The resistivity map as obtained by the above procedure in the study area provided a direct image for an interpretation of the resistivity survey. We were able to identify the anomalies which turned out to be strongly correlated with the disturbances. We found that the disturbances as detected from surface measurements were distributed apparently at random with uniform density (Figure 8).
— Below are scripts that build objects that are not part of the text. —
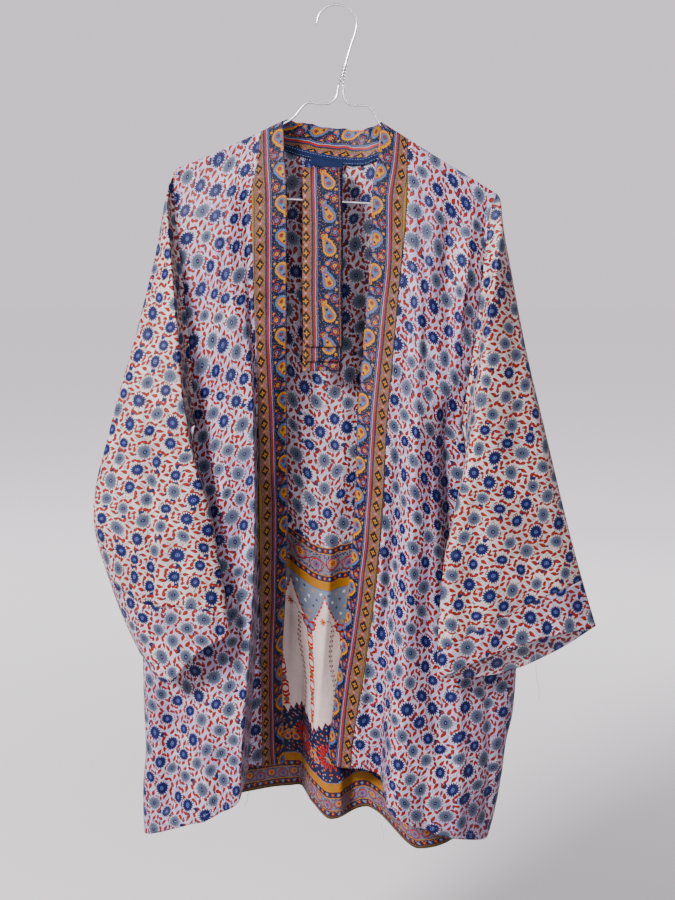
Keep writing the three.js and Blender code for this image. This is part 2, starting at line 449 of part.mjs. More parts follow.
const sleeveLeft = sleeve(SLEEVE_LEFT, left, 1), sleeveRight = sleeve(SLEEVE_RIGHT, right, -1);
const AROUND = 24;
const round = Array.from({ length: AROUND }, (_, i) => i / AROUND * 2 * Math.PI);
const along = [0, 0.02, 0.045, 0.08, 0.13, 0.2, 0.29, 0.39, 0.5, 0.61, 0.72, 0.81, CUFF_AT - 0.0012];
const alongCuff = [CUFF_AT + 0.0012, 0.94, 1];

// ---------------------------------------------------------------- belt
// One strip laid to and fro in six runs and hung by its top folds.
function belt() {
  const front = cubic([-402, -372, -215, -200, -171], [-5.2, -5, -3.9, -2.6, 11.5]); // y of the nearest run at height z
  const runs = [
    { from: -171.5, to: -371 }, { from: -371, to: -173 }, { from: -173, to: -388 },
    { from: -388, to: -173 }, { from: -173, to: -399 }, { from: -399, to: -174 },
  ];
  const mid = [], lie = (k, z) => front(z) - 5 * BELT_PITCH + k * BELT_PITCH;
  runs.forEach((r, k) => {
    steps(r.from, r.to, 7).forEach((z, i) => { if (i || !k) mid.push([lie(k, z), z]); });
    if (k === runs.length - 1) return;
    const way = Math.sign(r.to - r.from), h = BELT_PITCH / 2, c = lie(k, r.to) + h;
    for (let i = 1; i <= 4; i++) mid.push([c - h * Math.cos(i / 4 * Math.PI), r.to + way * h * Math.sin(i / 4 * Math.PI)]);
  });
  const point = (u, v) => {
    const i = Math.min(Math.floor(u), mid.length - 2), f = u - i;
    return new THREE.Vector3(-41 + v * BELT_W, mix(mid[i][0], mid[i + 1][0], f), mix(mid[i][1], mid[i + 1][1], f));
  };
  return wall('belt', point, mid.map((_, i) => i), [0, 1], 0x27386b, { thick: BELT_T });
}

// ---------------------------------------------------------------- hanger
function wire(name, rows, count) {
  const pts = rows.map(r => new THREE.Vector3(r.x, 0, r.z));
  const curve = new THREE.CatmullRomCurve3(pts, false, 'centripetal');
  const ring = new THREE.Shape();
  for (let i = 0; i < 8; i++) {
    const a = (i + 0.5) / 8 * 2 * Math.PI, x = Math.cos(a) * WIRE / 2, y = Math.sin(a) * WIRE / 2;
    i ? ring.lineTo(x, y) : ring.moveTo(x, y);
  }
  ring.closePath();
  const g = new THREE.ExtrudeGeometry(ring, { steps: count, bevelEnabled: false, extrudePath: curve });
  const pos = Array.from(g.attributes.position.array);
  return solid(name, pos, Array.from({ length: pos.length / 3 }, (_, i) => i), 0xc9c9cc, 0.3, 1);
}
// The wire ends are wound round the shank; a plain sleeve of their outer shape.
function twist() {
  const [a, b] = [new THREE.Vector3(6.9, 0, -59.5), new THREE.Vector3(1.8, 0, -79.6)];
  const r0 = WIRE / 2 + 0.3, r1 = WIRE / 2 + 2.1;
  const g = new THREE.LatheGeometry([[r0, 0], [r1, 0.8], [r1, a.distanceTo(b) - 0.8], [r0, a.distanceTo(b)], [r0, 0]]
    .map(p => new THREE.Vector2(p[0], p[1])), 16);
  g.applyQuaternion(new THREE.Quaternion().setFromUnitVectors(new THREE.Vector3(0, 1, 0), a.clone().sub(b).normalize()));
  g.translate(b.x, b.y, b.z);
  return solid('hanger_twist', Array.from(g.attributes.position.array), Array.from(g.index.array), 0xc9c9cc, 0.35, 1);
}

// ---------------------------------------------------------------- assembly
// Each long piece of cloth is whole; only its solid is made in lengths. v and t
// run from the shoulder down, u from side to side, with SEAM between lengths.
const HAIR = 0.0003;
const CUT = { upper: [0, 0.22 - HAIR], middle: [0.22 + HAIR, 0.6 - HAIR], lower: [0.6 + HAIR, 1] };
const FRONT_PARTS = ['upper', 'middle', 'lower'].map(part => ({ part, v: CUT[part] }));
const BACK_PARTS = ['upper', 'middle', 'lower'].flatMap(k => [
  { part: `${k}_right`, u: [0, 3.997], v: CUT[k] }, { part: `${k}_left`, u: [4.003, 8], v: CUT[k] },
]);
const BAND_PARTS = [{ part: 'upper', v: [0, 0.22 - HAIR] }, { part: 'lower', v: [0.22 + HAIR, 1] }];
const SLEEVE_PARTS = [{ part: 'upper', v: [0, 0.4495] }, { part: 'lower', v: [0.4505, CUFF_AT - 0.0012] }];
const SILK = 0xd6ccd6, CREAM = 0xd9d0c2, NAVY = 0x26365f;
const group = new THREE.Group();
group.name = 'kimono_jacket_on_hanger';
group.add(
  ...lengths('back', back, backAcross, down(14), BACK_PARTS, SILK),
  ...lengths('front_left', frontLeft, across, down(15), FRONT_PARTS, SILK),
  ...lengths('front_right', frontRight, across, down(15), FRONT_PARTS, SILK),
  ...lengths('sleeve_left', sleeveLeft, round, along, SLEEVE_PARTS, CREAM, { ring: true }),
  ...lengths('sleeve_right', sleeveRight, round, along, SLEEVE_PARTS, CREAM, { ring: true }),
  wall('cuff_left', sleeveLeft, round, alongCuff, SILK, { ring: true }),
  wall('cuff_right', sleeveRight, round, alongCuff, SILK, { ring: true }),
  ...lengths('band_left', bandLeft, [0, 0.5, 1, 1.5, 2], down(15), BAND_PARTS, NAVY),
  ...lengths('band_right', bandRight, [0, 0.5, 1, 1.5, 2], down(15), BAND_PARTS, NAVY),
  wall('band_neck', neckPoint, [0, 0.5, 1], neckSteps, NAVY),
  wall('neck_tape', tapePoint, [0, 1], steps(0, 1, 12), 0x1d2c55, { thick: 0.8 }),
  wall('label_tab', tabPoint, [0, 1], steps(0, 1, 4), 0x1d2c55, { thick: 0.8 }),
  belt(),
  wire('hanger_hook', HOOK, 30),
  wire('hanger_frame', FRAME, 84),
  twist(),
);
// The origin is the inside of the hook's top, where a rail or peg carries it.
group.position.set(-HOOK_TOP.x, 0, -HOOK_TOP.z);

export default group;
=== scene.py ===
import math

import bpy
import numpy as np
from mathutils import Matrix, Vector


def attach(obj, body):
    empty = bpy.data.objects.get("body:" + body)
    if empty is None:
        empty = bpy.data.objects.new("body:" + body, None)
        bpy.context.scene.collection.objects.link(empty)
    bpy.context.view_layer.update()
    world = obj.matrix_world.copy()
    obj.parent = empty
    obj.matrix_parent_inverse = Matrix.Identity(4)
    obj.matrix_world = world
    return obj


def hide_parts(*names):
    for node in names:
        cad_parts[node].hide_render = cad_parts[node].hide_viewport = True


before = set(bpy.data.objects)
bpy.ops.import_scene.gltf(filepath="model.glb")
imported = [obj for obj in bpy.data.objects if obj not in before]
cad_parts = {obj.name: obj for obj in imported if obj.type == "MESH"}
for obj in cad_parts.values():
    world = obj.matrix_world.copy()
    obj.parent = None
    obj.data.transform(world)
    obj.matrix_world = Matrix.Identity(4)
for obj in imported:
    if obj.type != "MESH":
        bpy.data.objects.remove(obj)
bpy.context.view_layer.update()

# ------------------------------------------------------------------ sizes
# Tables are in millimetres, in the frame the part's source is drawn in; OFF
# brings them into the row frame.
OFF = np.array([2.2, 0.0, -2.4])
CLOTH = 0.62        # shell thickness of one layer of silk with its turned edges
SEAM = 0.06
WIRE = 2.4
RIDGE = 2.6
ARM_Y = 13.0
TURN = 0.012
EASE = 70.0
BELT_W = 44.0
BELT_PITCH = 1.6
TAPE_W = 8.5

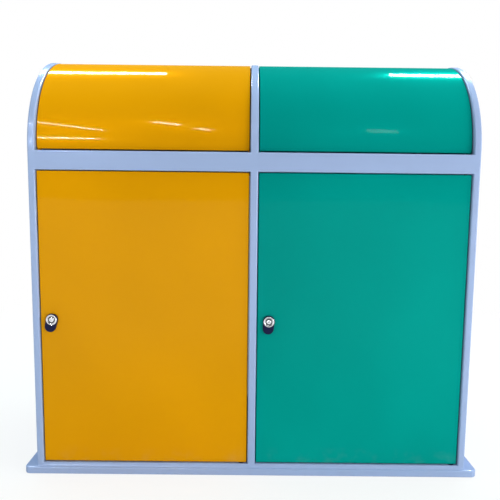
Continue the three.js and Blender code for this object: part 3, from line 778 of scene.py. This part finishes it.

The map of resistivity anomalies was highpass filtered with the secondderivative algorithm. The anomalous areas were neatly outlined. A possible area of coalescing resistivity anomalies was detected (Figure 9). As mentioned above, the disturbances were outlined in depth down to 50 m. Figures 10 and 11 show two anomalies which appear to coalesce at 50 m depth and practically grow together near the surface. The corresponding resistivity profile (Figure 12) fits the calibration tests (Figure 13). The high resistivities over anomalous areas are interpreted as reflecting the fact that the pockets of disturbed material tend to become more consolidated at depth. We find that the analytic prolongation procedure helps to better constrain the location of anomalous areas on the surface. When a second derivative procedure is also used, some additional improvement may be obtained and visualization of the anomalies in depth was found to be useful. The overall effect is that of scanning the anomalous bodies.
We have described a pilot study to test a geophysical application to a specific problem in the phosphate mining industry. The results proved satisfying. Resistivity surveys may be adapted to the specific field conditions in Western Morocco.
Values of resistivity in excess of 200 Ωm correlated consistently with disturbances. Standard data processing procedures were found to be consistently useful and the filtered maps may be used as auxiliary tools for decision making under field conditions. It was found that the maps of vertical prolongation at different depths were particular useful to the surveyors for improving and constraining their estimates of phosphate reserves in the deposit. The set of resistivity maps may be used as a kind of radar image to plan the sequence of mining operations.